Living Space Joinery

lsjoinery.com.au

Passive energy design

Zen Architects traditionally takes the solar passive approach to sustainable design, orientating buildings to the north. However, Passive House construction allowed for a siting that let them sculpt light coming into the building and frame views without compromising the home’s thermal performance. The home is not orientated to the north but instead towards views of Point Roadknight. They worked with a certified Passive House builder, Aphi Projects, with a passion for performance and attention to architectural detail. The design provides comfortable living with low energy use year-round. Full mechanical ventilation to Passive House standards ensures internal air quality and comfort year-round.
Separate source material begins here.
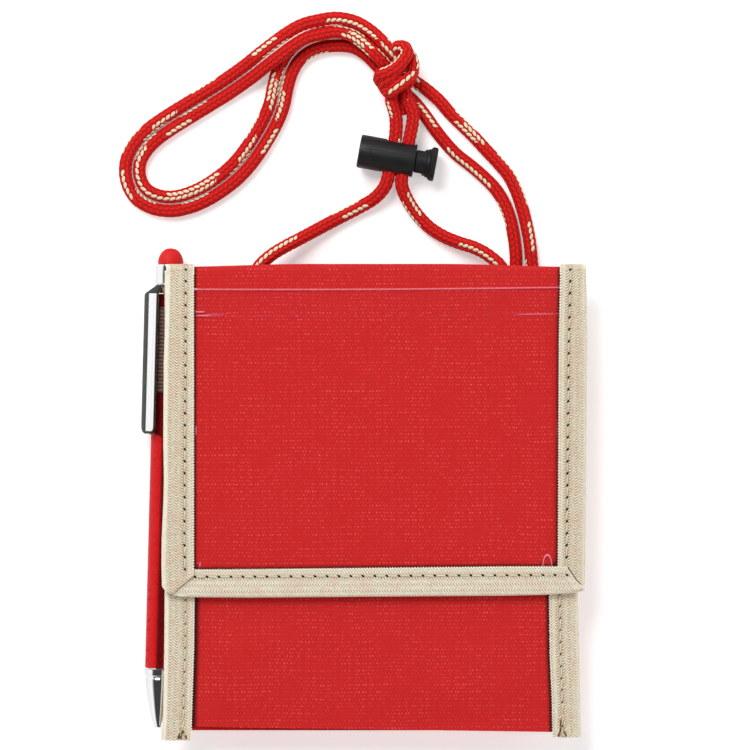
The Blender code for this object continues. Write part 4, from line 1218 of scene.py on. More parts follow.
def rounded(left, right, bottom, top, radius, step):
    """Points round a rounded rectangle, with their outward directions."""
    points = []
    spots = [
        (right - radius, bottom + radius, -90), (right - radius, top - radius, 0),
        (left + radius, top - radius, 90), (left + radius, bottom + radius, 180),
    ]
    for index, (x, y, start) in enumerate(spots):
        for turn in range(7):
            angle = math.radians(start + 15 * turn)
            out = (math.cos(angle), math.sin(angle))
            points.append((x + radius * out[0], y + radius * out[1], *out))
        last = points[-1]
        after = spots[(index + 1) % 4]
        goal = (after[0] + radius * out[0], after[1] + radius * out[1])
        pieces = max(1, round(math.hypot(goal[0] - last[0], goal[1] - last[1]) / step))
        for part in range(1, pieces):
            share = part / pieces
            points.append((last[0] + (goal[0] - last[0]) * share, last[1] + (goal[1] - last[1]) * share, *out))
    return np.array(points)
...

This is an all-electric project.

Materials

The Surf Coast is the obvious inspiration for the material palette. All visible structural timber, cladding, decking and lining is recycled Australian hardwood. Internally, Aphi Projects presented a great solution to Zen to eliminate wastage: recycled timber lining was ripped in half to double its usable area and joined in full lengths using a dowelled jointing jig. This avoided offcuts by not having to dock timber at fixing points ensuring 100 per cent of timber was used. Internal steel elements including stairs and floating shelves have been left unfinished to minimise additional processing and increase future recyclability. Ceilings are unfinished, locally sourced and manufactured film-faced ply to increase recyclability. Local craftsmen and manufacturers were engaged where possible to create unique elements within the home.

Flooring

Solid cork floor is used throughout the ground and lower level. This is a renewable material with a low-VOC finish.

Glazing

Triple-glazed windows.

Energy

Power is generated by a 7.4kW REC “Twinpeak 4” system with a Fronius “Symo Gen24 Plus” hybrid inverter and BYD “Battery Box Premium HVM”.

Hot water system

Sanden heat pump hot water.

Water tanks

Kingspan 10 000-litre tank for rainwater harvesting. This services garden irrigation, toilet flushing and laundry use. Optional grey water diversion can divert grey water to landscape during summer and to sewage during winter when additional watering is not required.

Lighting

Minimal lighting scheme with strip lighting to kitchen and bathrooms, one feature pendant and minimal ceiling lights.

Landscape

The house was designed to create minimal disturbance to the site and maintain the ecology. Given the build lay within a bushfire overlay, the majority of the site would have been cleared without careful design consideration and negotiation. All topsoil was retained on site and reused, and all rock from excavation was retained on site and reused as landscaping elements.